Today, Dimbleby still clearly recalls the show as a huge success, and explains his view on Geller today – as well as possibly the view of much of the British intelligentsia – with characteristic crispness. ‘I saw him doing the metal bending several times with Yale keys, and I can only say what I saw,’ Dimbleby says. ‘He would take a key and rub it between his first finger and thumb, then put it down and hold his hand over it, and it sort of lifted up towards his hand. I saw it lift up. Once it snapped and once it was just completely bent in half. I am very pragmatic about these things I don’t know what the rubbing consisted of and what happened during that process.
‘The conjurer who rubbished him on telly afterwards, Paul Daniels, [today a good friend of Uri] said everyone had been conned and it was just sleight of hand,’ Dimbleby added, ‘But it was clear to me that what wasn’t sleight of hand was that the key was on a table or in the palm of his hand, or sometimes being held by the person who had proffered it. I certainly saw the key moving without his actually touching it two or three times. He did telepathy on the programme quite impressively, and I have never seen anyone simulate properly the key bending or forks drooping and seeming to melt in his hand.’
Professor Taylor was entranced by what he saw in the BBC studio; ‘I believe this process. I believe that you actually broke the fork here and now,’ he said on the show, in a mixture of delight and bafflement. He took Uri off for testing at King’s College, and became an enthusiastic Geller supporter. One scientific colleague recalls Taylor having in his eyes the obvious gleam of someone who could see himself getting a Nobel Prize for discovering a new scientific principle that would explain Uri Geller’s abilities.
Taylor wrote a popular book,
Superminds: An Enquiry into the Paranormal
, largely about Geller and dozens of children – known as mini-Gellers – who were discovered in Britain after the Dimbleby show to have similar metal-bending abilities. For a few years, the names Taylor and Geller were almost uttered in one breath in the country. But then Taylor underwent a change of mind on Uri and the entire paranormal field. He published another book in 1980,
Science and the Supernatural
, a sort of antimatter version of
Superminds
, in which he concluded that the evidence for paranormal spoon bending was ‘suggestive but certainly not watertight.’

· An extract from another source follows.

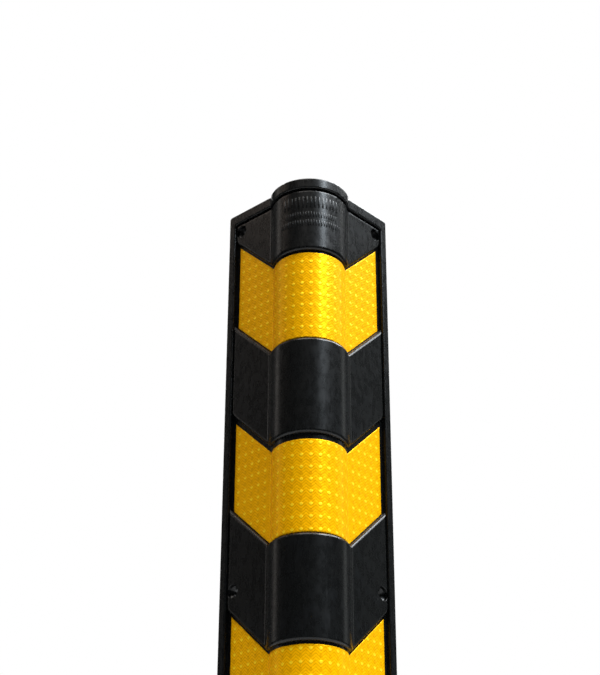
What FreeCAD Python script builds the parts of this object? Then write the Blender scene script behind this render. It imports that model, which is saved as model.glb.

Far less noisily in the background, however, a perhaps rather more qualified British academic – more qualified in that he was an experimental physicist – was working intensively with Geller in his laboratory in London as well as at his home in Sunningdale, Surrey. John Hasted, who held the chair in Experimental Physics at Birkbeck College, was a most unusual scientist. As well as being a world authority on his speciality, atomic collisions, he was a lifelong lover of folk songs, was deeply involved in the London skiffle scene in the 50s and 60s, and was an early activist in the nuclear protest movement, who had gone on the Campaign for Nuclear Disarmament’s first Aldermaston march in 1958. Hasted was also involved in the first pirate broadcasting in Britain, a CND operation that ran from 1958 to 1959, in which transmitters were set up on the top of buildings to put out tapes of speeches by Bertrand Russell.

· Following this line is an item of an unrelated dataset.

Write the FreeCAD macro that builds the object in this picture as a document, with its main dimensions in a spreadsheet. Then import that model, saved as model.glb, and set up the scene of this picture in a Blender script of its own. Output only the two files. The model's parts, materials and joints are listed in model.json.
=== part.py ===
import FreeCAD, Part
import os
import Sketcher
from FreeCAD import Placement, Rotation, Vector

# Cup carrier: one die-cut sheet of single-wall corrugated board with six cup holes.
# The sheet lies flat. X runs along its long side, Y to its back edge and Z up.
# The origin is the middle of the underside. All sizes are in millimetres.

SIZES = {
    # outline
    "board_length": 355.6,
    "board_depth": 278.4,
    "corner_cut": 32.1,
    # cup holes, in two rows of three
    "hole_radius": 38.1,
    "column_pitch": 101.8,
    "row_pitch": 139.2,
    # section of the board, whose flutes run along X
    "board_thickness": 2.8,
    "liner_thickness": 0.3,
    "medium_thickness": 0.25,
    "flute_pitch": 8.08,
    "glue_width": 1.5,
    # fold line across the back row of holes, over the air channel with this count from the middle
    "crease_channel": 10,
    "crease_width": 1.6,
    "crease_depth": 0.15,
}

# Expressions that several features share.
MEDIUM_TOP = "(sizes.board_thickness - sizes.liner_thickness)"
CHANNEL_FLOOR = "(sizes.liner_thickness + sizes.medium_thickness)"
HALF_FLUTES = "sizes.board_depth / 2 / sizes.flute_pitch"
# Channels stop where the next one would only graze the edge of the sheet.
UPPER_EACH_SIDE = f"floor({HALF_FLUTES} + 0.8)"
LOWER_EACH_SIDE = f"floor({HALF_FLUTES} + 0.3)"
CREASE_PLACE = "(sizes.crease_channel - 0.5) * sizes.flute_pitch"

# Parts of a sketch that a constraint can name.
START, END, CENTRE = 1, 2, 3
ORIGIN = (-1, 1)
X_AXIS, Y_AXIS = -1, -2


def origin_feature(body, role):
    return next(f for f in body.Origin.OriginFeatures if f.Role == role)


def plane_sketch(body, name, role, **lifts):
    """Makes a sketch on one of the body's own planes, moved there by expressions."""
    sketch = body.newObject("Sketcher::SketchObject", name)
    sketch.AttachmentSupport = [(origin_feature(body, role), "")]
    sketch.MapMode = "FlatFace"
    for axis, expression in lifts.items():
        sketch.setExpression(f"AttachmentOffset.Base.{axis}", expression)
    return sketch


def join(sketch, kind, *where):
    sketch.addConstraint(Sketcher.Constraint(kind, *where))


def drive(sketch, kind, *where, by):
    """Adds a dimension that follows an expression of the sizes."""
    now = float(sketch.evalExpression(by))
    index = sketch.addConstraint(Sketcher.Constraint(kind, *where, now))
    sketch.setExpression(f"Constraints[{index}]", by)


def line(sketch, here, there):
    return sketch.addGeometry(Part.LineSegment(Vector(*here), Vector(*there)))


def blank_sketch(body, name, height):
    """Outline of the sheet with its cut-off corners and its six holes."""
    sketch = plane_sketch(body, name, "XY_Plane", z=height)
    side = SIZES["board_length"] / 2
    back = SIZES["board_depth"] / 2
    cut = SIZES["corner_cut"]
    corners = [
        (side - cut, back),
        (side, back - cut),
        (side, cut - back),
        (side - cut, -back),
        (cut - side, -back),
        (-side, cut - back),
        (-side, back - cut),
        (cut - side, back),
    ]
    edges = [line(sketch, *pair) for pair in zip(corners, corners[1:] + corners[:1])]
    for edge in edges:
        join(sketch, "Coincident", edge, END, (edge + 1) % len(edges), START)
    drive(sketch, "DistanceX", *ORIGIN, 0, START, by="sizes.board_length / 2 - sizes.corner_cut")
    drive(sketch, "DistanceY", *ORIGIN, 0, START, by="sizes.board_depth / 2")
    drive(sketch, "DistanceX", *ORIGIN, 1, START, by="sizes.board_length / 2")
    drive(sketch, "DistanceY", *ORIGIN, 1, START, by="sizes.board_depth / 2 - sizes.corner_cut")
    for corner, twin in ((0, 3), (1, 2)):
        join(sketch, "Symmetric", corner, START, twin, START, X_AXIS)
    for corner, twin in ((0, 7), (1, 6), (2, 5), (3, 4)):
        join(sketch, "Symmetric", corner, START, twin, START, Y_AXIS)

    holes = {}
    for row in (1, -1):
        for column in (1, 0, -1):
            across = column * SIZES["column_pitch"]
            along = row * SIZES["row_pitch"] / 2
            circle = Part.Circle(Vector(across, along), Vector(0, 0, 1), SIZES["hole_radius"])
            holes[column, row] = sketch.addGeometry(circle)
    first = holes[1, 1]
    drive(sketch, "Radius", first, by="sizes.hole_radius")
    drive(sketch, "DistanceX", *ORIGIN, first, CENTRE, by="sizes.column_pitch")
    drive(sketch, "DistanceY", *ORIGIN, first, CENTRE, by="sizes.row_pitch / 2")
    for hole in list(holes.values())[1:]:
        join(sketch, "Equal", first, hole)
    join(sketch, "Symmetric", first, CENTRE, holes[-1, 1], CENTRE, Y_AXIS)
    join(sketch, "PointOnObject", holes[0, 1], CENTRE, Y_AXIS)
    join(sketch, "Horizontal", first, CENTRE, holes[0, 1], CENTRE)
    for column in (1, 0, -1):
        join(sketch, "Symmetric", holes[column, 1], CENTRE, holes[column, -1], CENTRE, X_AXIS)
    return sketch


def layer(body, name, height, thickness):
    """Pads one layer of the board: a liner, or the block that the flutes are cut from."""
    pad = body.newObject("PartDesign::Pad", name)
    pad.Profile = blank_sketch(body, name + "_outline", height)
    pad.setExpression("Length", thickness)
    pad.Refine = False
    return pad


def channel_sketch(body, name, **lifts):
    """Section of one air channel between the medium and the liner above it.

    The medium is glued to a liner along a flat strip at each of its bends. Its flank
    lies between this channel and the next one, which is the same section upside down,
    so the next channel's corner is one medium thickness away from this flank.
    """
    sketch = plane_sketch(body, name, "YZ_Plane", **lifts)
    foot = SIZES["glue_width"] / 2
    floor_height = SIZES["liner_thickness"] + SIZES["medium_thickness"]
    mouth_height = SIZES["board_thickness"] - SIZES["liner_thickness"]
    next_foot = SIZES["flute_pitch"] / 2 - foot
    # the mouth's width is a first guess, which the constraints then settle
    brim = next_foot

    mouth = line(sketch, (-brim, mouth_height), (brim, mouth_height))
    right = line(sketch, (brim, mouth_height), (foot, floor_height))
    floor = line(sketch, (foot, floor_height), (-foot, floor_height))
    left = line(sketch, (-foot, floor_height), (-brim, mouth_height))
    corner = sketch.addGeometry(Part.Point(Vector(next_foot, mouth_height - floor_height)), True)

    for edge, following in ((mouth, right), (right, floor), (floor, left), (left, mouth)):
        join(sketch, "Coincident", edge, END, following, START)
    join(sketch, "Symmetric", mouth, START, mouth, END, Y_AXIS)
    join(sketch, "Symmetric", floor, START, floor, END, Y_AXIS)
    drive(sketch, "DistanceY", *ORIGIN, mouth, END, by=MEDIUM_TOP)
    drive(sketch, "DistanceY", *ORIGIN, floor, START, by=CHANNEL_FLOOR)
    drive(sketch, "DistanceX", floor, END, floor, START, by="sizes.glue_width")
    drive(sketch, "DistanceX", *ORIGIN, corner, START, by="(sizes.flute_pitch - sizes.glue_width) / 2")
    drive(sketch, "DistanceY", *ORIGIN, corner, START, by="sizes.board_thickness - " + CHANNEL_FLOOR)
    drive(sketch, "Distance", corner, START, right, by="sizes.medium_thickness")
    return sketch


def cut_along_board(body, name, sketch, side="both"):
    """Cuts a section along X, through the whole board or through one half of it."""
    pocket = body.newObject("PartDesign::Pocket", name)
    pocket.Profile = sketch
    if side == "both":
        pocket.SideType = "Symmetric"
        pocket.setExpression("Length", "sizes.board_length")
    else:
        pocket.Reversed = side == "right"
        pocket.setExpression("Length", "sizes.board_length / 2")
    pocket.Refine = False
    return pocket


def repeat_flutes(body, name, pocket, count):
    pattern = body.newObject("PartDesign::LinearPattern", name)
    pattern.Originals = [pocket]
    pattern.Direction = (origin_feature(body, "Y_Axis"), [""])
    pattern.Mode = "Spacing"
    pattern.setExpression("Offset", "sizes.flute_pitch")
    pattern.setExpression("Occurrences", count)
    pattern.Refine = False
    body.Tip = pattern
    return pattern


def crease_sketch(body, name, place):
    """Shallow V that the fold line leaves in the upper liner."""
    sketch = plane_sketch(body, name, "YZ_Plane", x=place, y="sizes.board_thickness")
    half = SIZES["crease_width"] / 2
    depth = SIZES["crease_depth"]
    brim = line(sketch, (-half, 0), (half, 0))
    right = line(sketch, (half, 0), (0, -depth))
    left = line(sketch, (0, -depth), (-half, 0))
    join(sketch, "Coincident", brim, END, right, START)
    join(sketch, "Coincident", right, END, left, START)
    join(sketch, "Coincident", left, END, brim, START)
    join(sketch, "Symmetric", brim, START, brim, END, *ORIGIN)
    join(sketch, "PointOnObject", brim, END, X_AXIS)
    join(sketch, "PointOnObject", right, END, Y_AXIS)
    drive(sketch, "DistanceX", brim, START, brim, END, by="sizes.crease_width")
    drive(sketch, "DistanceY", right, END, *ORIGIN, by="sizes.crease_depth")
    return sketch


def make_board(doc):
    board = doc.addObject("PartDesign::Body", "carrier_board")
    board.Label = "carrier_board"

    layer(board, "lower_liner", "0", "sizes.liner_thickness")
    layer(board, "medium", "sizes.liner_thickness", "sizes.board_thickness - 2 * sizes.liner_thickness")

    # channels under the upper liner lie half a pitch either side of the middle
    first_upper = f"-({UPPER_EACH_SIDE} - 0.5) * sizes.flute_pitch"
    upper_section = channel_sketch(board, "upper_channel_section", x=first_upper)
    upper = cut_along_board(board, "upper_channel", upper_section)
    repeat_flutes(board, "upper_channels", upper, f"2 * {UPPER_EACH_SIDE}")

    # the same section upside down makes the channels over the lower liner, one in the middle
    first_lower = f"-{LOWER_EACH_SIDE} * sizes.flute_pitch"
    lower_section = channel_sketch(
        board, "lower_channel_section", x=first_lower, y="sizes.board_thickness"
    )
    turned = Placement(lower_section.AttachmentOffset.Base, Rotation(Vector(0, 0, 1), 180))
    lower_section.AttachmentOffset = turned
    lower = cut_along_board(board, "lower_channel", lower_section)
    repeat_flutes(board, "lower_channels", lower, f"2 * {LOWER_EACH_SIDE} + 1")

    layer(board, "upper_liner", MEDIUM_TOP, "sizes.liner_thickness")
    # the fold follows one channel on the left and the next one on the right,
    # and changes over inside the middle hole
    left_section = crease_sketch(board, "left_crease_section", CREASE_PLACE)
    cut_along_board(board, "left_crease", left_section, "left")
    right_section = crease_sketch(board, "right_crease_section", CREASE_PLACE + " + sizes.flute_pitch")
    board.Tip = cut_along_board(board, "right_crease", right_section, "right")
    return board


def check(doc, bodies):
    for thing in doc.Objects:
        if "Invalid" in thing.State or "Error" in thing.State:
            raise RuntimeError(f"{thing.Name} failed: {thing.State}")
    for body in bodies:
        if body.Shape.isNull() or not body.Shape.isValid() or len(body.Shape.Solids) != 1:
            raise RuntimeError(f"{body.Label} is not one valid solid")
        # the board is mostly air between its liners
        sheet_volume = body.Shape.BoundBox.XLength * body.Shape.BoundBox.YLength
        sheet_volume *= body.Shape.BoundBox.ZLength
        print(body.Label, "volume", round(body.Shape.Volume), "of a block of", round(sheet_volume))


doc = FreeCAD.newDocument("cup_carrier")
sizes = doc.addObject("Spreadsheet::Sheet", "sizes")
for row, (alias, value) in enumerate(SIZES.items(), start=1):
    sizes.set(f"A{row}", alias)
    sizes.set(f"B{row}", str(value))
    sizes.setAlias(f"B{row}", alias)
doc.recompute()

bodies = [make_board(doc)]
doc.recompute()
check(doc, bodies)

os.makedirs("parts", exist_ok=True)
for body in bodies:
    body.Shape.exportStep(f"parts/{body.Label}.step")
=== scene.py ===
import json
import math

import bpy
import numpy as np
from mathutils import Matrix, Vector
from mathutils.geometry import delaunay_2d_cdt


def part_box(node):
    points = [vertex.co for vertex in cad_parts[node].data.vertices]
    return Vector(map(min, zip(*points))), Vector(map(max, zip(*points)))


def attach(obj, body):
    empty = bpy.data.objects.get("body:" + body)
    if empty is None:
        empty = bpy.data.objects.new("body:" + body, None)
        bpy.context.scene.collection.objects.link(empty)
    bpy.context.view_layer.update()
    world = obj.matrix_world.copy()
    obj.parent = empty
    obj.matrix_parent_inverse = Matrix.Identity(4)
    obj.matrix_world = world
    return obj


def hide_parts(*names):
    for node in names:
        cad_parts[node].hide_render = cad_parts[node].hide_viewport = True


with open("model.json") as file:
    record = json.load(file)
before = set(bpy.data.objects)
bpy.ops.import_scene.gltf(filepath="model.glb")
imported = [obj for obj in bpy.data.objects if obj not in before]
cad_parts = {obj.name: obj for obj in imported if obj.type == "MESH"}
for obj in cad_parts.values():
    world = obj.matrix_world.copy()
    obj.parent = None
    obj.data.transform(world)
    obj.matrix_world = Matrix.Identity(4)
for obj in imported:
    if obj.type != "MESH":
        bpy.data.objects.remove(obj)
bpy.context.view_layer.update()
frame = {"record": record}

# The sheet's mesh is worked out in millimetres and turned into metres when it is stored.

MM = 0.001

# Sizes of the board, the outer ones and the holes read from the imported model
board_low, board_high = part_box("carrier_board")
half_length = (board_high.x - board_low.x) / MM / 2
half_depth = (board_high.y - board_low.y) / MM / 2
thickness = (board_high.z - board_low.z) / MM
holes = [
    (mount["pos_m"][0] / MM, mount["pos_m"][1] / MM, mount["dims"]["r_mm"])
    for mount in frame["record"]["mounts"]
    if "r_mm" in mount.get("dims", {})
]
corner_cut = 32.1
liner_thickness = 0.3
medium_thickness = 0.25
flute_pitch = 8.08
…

Hasted retired to St Ives, Cornwall, and when the author interviewed him, he was living in a bungalow overlooking the lighthouse Virginia Woolf wrote about in her famous novel. Frail, but mentally extremely agile, Hasted was still very much into peace, as well as being an enthusiastic vegetarian and a voracious reader, devouring everything from new scientific papers to Martin Amis to classics. In the 1970s, Hasted stuck his neck out and, after exhaustive laboratory tests centring on his use of mechanical strain gauges to measure accurately the bending in metal, proclaimed Uri Geller genuine. In 1981, his book
The Metal-Benders
, almost 300 pages of scientific data, speculation and anecdote, he set out his experiences with Uri and some of the child spoon benders he found, along with his theories on the phenomenon. To the end of his life, he believed strongly in paranormal metal bending, although he regarded the work he did as a comparative failure, because he never managed to work out for certain how the phenomenon worked.

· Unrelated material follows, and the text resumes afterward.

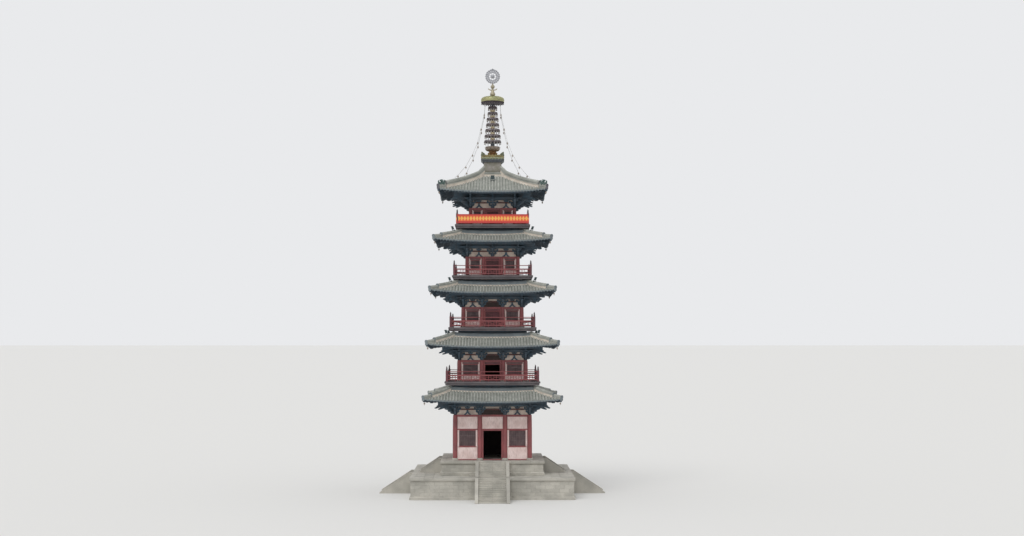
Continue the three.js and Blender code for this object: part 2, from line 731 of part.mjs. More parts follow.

‘If people say Uri Geller is a magician, they have simply failed to read the published scientific evidence,’ Hasted said on a leaden, winter Cornish day, looking out across the beautiful St Ives Bay, which was shrouded in a mist that blanked out the Godrevy Island lighthouse. He explained how he had been introduced to Geller by Professor David Bohm, the renowned American-born theoretical physicist, who was interested in the links between eastern mysticism and modern physics, an interest he shared with Russell Targ and others. Bohm, a member of the top-secret Manhattan Project that developed the atomic bomb, and a friend of Einstein, was pretty well convinced that Geller was genuine. Hasted, while fascinated by, as he puts it, ‘the nine-tenths of science which is unknown’ had no experience of the paranormal or psychic phenomena. Even so, after meeting Geller, he was soon convinced that he was genuine.
‘I never had to be concerned that I was imagining seeing spoons bend,’ he explained, ‘because right from the very start I insisted on instruments, quite correctly of course. [The magician] Randi came to see me at Birkbeck. He was absolutely fanatical about this, but he was not very convincing. It took me about a minute before I saw how he did it, by pre-stressing the spoon. He is back in the days of bending spoons by using force, you see, but he has never attacked my more important experiments, the ones with instruments, because he doesn’t understand instruments. I don’t think he could have duplicated even the first experiment in Uri’s hotel when I first went with Bohm, because I brought my own key, and I had identified it by weighing it very carefully – and I didn’t let Uri see it until I popped it on the table. He started to stroke it, and eventually it bent – not a lot, but it bent.
‘I found these
professional
sceptics to be every bit as much a menace to scientific truth and impartial observation as the worst psychic charlatans,’ the professor continued. ‘They write that researchers in the parapsychology field are emotionally committed to finding phenomena, yet forget conveniently that they themselves are emotionally committed to finding there are no phenomena. I was often reminded of a northern saying: “Them as believe nowt, will believe ’owt.”’ [Which is to say, “people who refuse to believe anything are often the most gullible.” Hasted was referring to the way he found that sceptics could be, ironically, convinced by the kookiest conspiracy theory if it bolsters their scepticism.]